RECORDS TO USE:

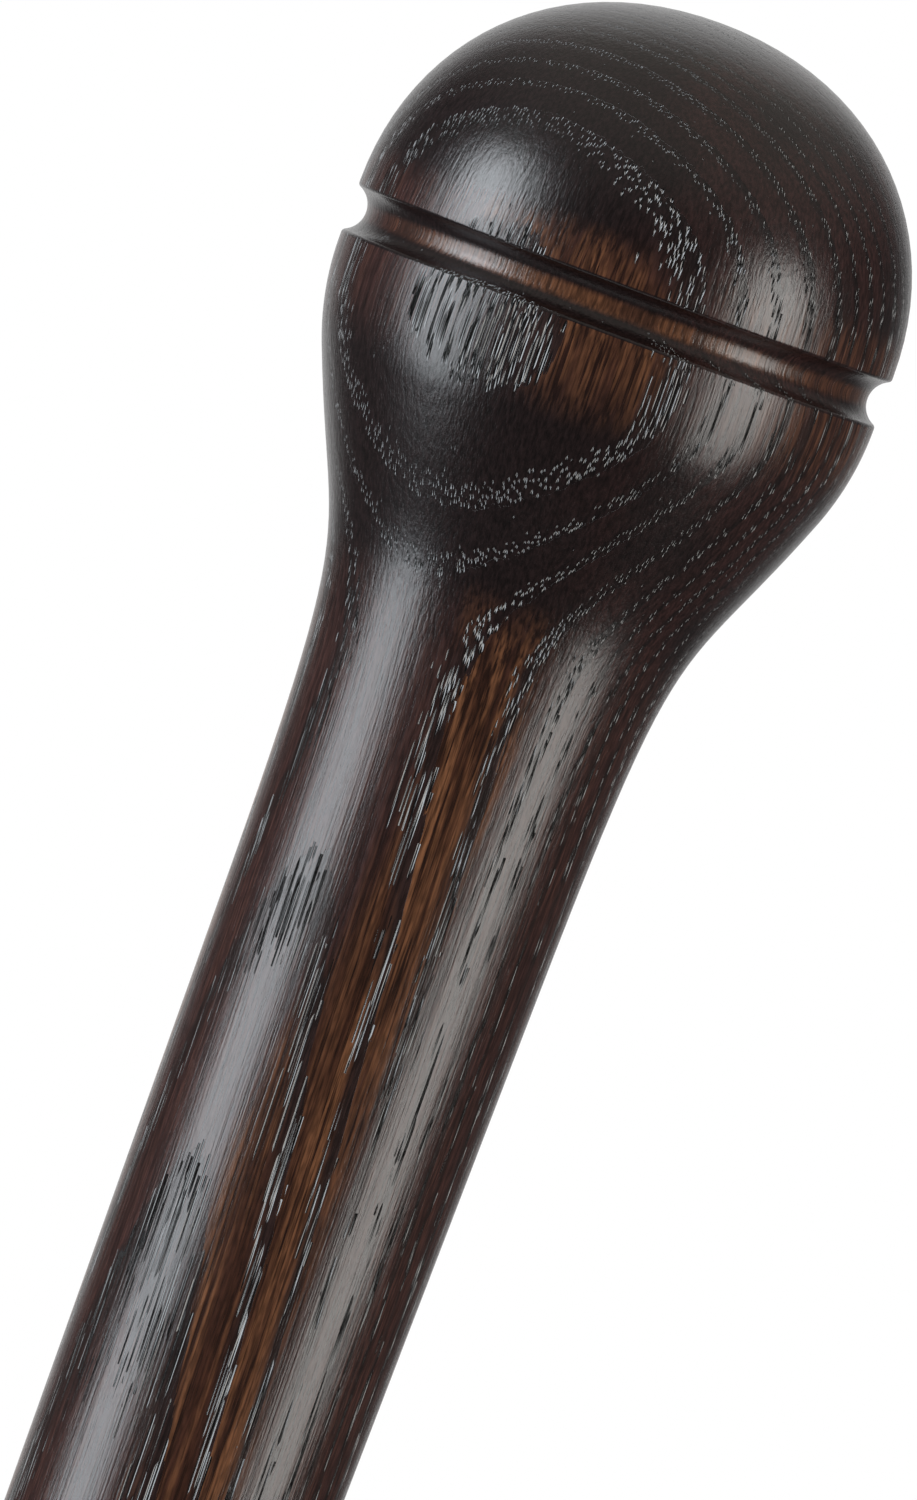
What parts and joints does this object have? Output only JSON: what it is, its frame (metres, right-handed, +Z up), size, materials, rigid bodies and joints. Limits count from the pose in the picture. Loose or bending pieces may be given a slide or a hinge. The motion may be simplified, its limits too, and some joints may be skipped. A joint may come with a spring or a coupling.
{
  "type": "wooden walking stick",
  "caption": "Turned knob-handled walking stick in dark stained ash with a tapered shaft and a push-on rubber ferrule.",
  "frame": {"origin": "centre of the ferrule's treaded sole, on the ground", "axes": "+Z up the stick's axis to the knob; -Y is the side that faces the camera in the picture, where the growth-ring oval shows; the stick is round, so X and Y only place the grain"},
  "size_m": [0.048, 0.0478, 0.92],
  "materials": {
    "stained_ash": "satin",
    "black_rubber": "matte",
    "plated_steel": "satin"
  },
  "bodies": {
    "stick": {"turned_stick": "stained_ash"},
    "ferrule": {"rubber_ferrule": "black_rubber", "steel_washer": "plated_steel"}
  },
  "joints": [
    {"name": "ferrule_pull_off", "type": "slide", "parent": "stick", "child": "ferrule", "axis": [0, 0, -1], "range_m": [0, 0.045]}
  ]
}
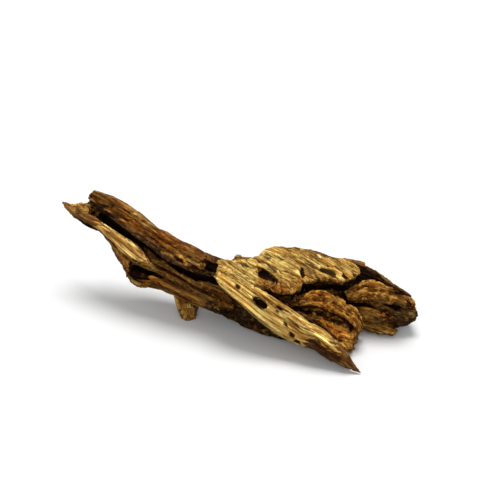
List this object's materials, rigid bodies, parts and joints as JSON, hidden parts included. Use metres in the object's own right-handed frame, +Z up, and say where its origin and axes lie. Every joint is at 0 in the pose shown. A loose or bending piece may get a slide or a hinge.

WHAT IS REQUIRED:
Please restate the whole listing word for word.

THE OUTPUT:
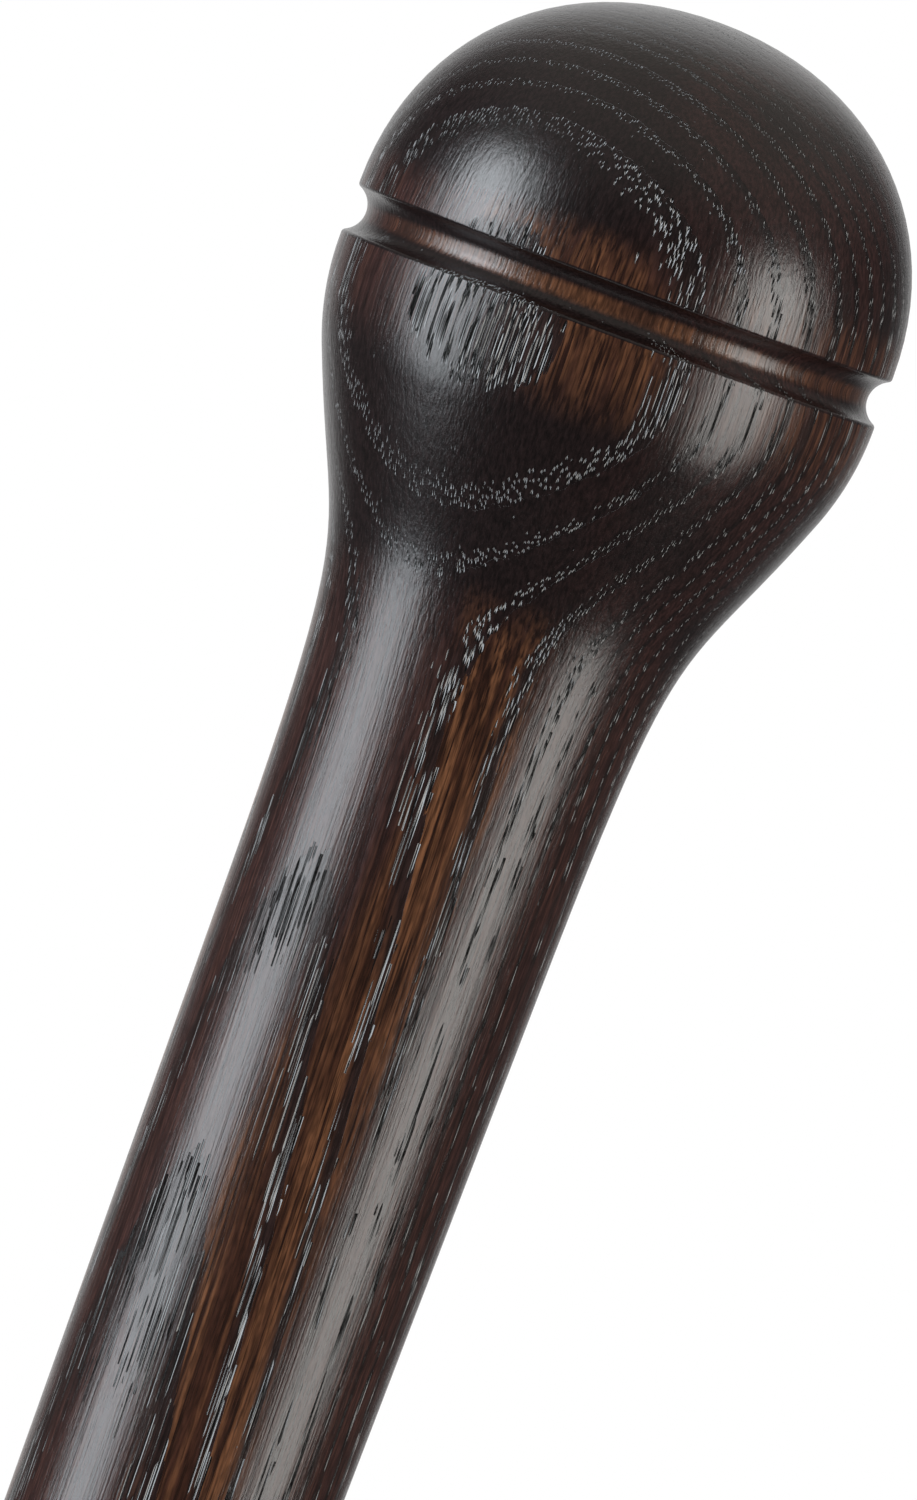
What parts and joints does this object have? Output only JSON: what it is, its frame (metres, right-handed, +Z up), size, materials, rigid bodies and joints. Limits count from the pose in the picture. Loose or bending pieces may be given a slide or a hinge. The motion may be simplified, its limits too, and some joints may be skipped. A joint may come with a spring or a coupling.
{
  "type": "wooden walking stick",
  "caption": "Turned knob-handled walking stick in dark stained ash with a tapered shaft and a push-on rubber ferrule.",
  "frame": {"origin": "centre of the ferrule's treaded sole, on the ground", "axes": "+Z up the stick's axis to the knob; -Y is the side that faces the camera in the picture, where the growth-ring oval shows; the stick is round, so X and Y only place the grain"},
  "size_m": [0.048, 0.0478, 0.92],
  "materials": {
    "stained_ash": "satin",
    "black_rubber": "matte",
    "plated_steel": "satin"
  },
  "bodies": {
    "stick": {"turned_stick": "stained_ash"},
    "ferrule": {"rubber_ferrule": "black_rubber", "steel_washer": "plated_steel"}
  },
  "joints": [
    {"name": "ferrule_pull_off", "type": "slide", "parent": "stick", "child": "ferrule", "axis": [0, 0, -1], "range_m": [0, 0.045]}
  ]
}
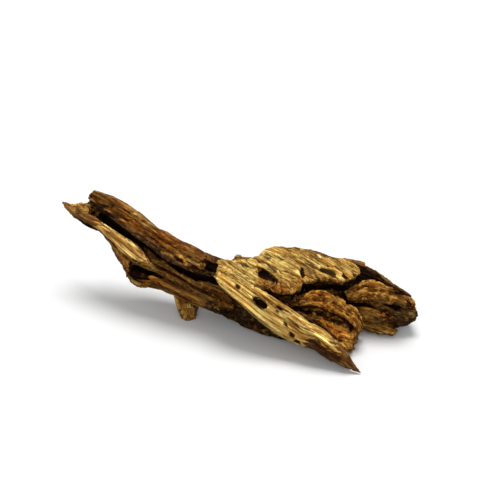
List this object's materials, rigid bodies, parts and joints as JSON, hidden parts included. Use metres in the object's own right-handed frame, +Z up, and say where its origin and axes lie. Every joint is at 0 in the pose shown. A loose or bending piece may get a slide or a hinge.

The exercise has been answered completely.